On Friday, Newsroom was told a response was undergoing “a final review”; it did not arrive (although the result of a PCR test this reporter had undergone in Wellington on Wednesday did sneak through by the end of the day).
On Monday, another apology was offered, with a commitment to provide a response by the end of that day; suffice to say, that did not occur.
Finally, an intervention from Associate Health Minister Ayesha Verrall’s office on Tuesday led to a promise of an answer from Bloomfield at that day’s 1pm press conference.
It transpired that the higher figure of 39,000 had been “inadvertently” used by Bloomfield, and referred to the eventual unpooled capacity by the end of March; but as we now know, problems with the ministry’s testing projections went well beyond that slip of the tongue.
National Covid-19 response spokesman Chris Bishop said of the director-general’s admission: “It should not take an intrepid journalist from Newsroom chasing and chasing and chasing for more than a week to actually find out from the Ministry of Health that our testing capability is not what they said it was.”
But while it would be fair to describe the communication process as suboptimal, more important than how the information was shared is what it has revealed.
Unanswered questions
Namely, testing projections shared with the public little more than a month ago were rendered unfit within weeks of Omicron taking hold in the community.

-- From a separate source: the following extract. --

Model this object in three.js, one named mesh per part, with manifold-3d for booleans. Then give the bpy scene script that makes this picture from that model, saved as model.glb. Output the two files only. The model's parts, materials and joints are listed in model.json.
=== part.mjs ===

Throughout the pandemic, the Government has hammered home the importance of contact tracing and testing to keep Covid in check – but with tracing now next to impossible due to the variant’s spread, testing assumes more importance than ever.

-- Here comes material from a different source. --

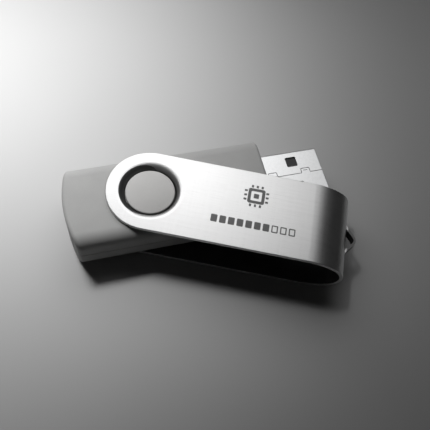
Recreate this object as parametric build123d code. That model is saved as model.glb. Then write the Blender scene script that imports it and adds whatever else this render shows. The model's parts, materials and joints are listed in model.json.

While Prime Minister Jacinda Ardern has previously expressed steadfast confidence in PCR tests as the gold standard of testing, it is hard not to wonder whether the pivot to rapid antigen tests (RATs) would have occurred more swiftly had there been a fuller picture of the system’s fragility.

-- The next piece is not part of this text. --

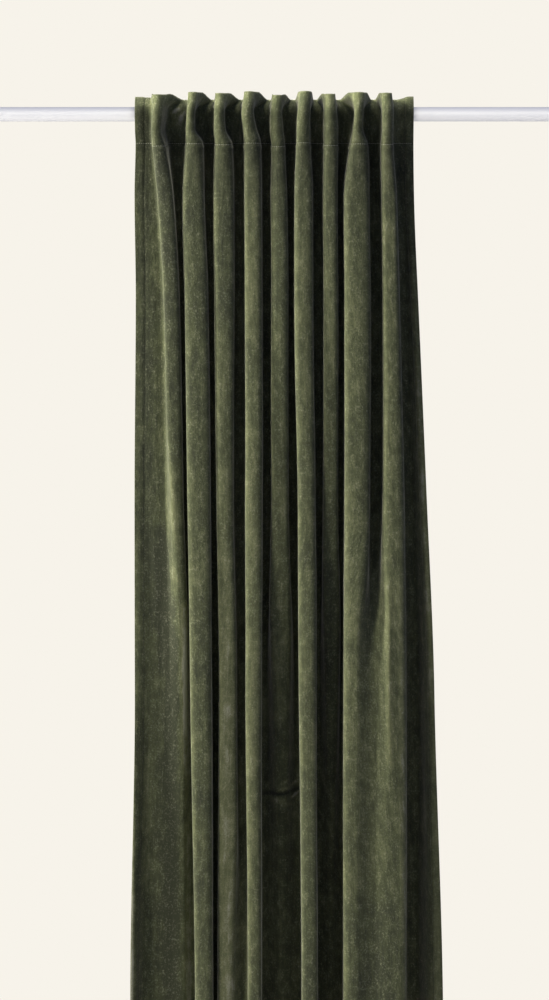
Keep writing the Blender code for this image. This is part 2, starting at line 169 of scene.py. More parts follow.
def foldsAt(drop):
    centre = np.array([atLevel(foldCentre[name], drop) for name in foldCentre])
    width = np.array([atLevel(foldWidth[name], drop) for name in foldCentre])
    reach = np.array([atLevel(foldReach[name], drop) for name in foldCentre])
    half = (width - curtain["thickness"]) / 2
    gapLeft = (centre + half)[:-1]
    gapRight = (centre - half)[1:]
    fade = ease(1 - drop / curtain["leanEnds"])
    down = ease(drop / curtain["leanSettles"])
    lean = np.array([top + (low - top) * down for top, low in valleyLean.values()])
    gapHalf = (gapRight - gapLeft) / 2
    widest = gapHalf - abs(lean * fade) + curtain["overhang"]
    floorHalf = np.minimum(atLevel(valleyFloor, drop) * gapHalf, widest)
    floorHalf = np.maximum(floorHalf, curtain["leastValley"])
    floorCentre = (gapLeft + gapRight) / 2 + lean * fade
    floorHalf[0] = min(floorHalf[0], curtain["flapTurn"])
    floorCentre[0] = gapRight[0] - curtain["flapTurn"]
    flat = (0,) * len(levels)
    floorReach = np.array([atLevel(valleyReach.get(name, flat), drop) for name in valleyLean])
    return (centre, half, reach), (floorCentre, floorHalf, floorReach)


def turnLine(x, y, half, rise, power, faces, side, most):
    # a turn that starts level at x and y. A full quarter turn would be half wide and rise high. A power
    # of 1 makes it round, a lower one flatter with a tighter edge
    turns = np.linspace(0, most, faces + 1)
    return [(x + side * half * math.sin(turn) ** power, y + rise * (1 - max(math.cos(turn), 0) ** power))
            for turn in turns]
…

There are a number of other questions which remain unanswered, some easier to address than others.
How did the ministry produce its testing projections, given New Zealand Institute of Medical Laboratory Science president Terry Taylor says his organisation was not consulted? What independent assessment, if any, did they receive, and why?
How many Kiwis may have opted not to seek out a PCR test when necessary, due to the knowledge of lengthy wait times and associated self-isolation (irresponsible though that may be)?
Could some Covid cases have been avoided if a positive RAT result had been received more swiftly and the patient in question able to better protect others around them; and will any positives be missed due to the degradation of backlogged PCR samples?
As epidemiologist Sir David Skegg noted on Monday, it is highly likely a new variant will be dominating the public conversation by the end of the year – and as the virus adapts, so too must our approach.
Ardern appeared keen to brush off the issue, acknowledging errors had been made but focusing on the “freely available” RATs across the country.
Yet standing alongside Bloomfield in January, the Prime Minister had offered the public this assurance: “We’ve got plenty of testing capacity – it’s there and available for people.”
It may not be fair to use the PCR problems to cast a shadow over the rest of the Covid response, but equally it isn't unreasonable to question whether ministers and the ministry should be more rigorously testing some of their current assumptions.
There is sometimes a sense that the Government mindset and machinery is still stuck in the afterglow of the initial pandemic response in 2020: a world-leading response, yes, but one in need of adjustment to the differing threats posed by different variants.
A simple look across the ditch to Australia would have offered some insight into the speed at which the highly transmissible Omicron can overwhelm testing systems and laboratory staff already suffering from burnout.
As epidemiologist Sir David Skegg noted on Monday, it is highly likely a new variant will be dominating the public conversation by the end of the year – and as the virus adapts, so too must our approach.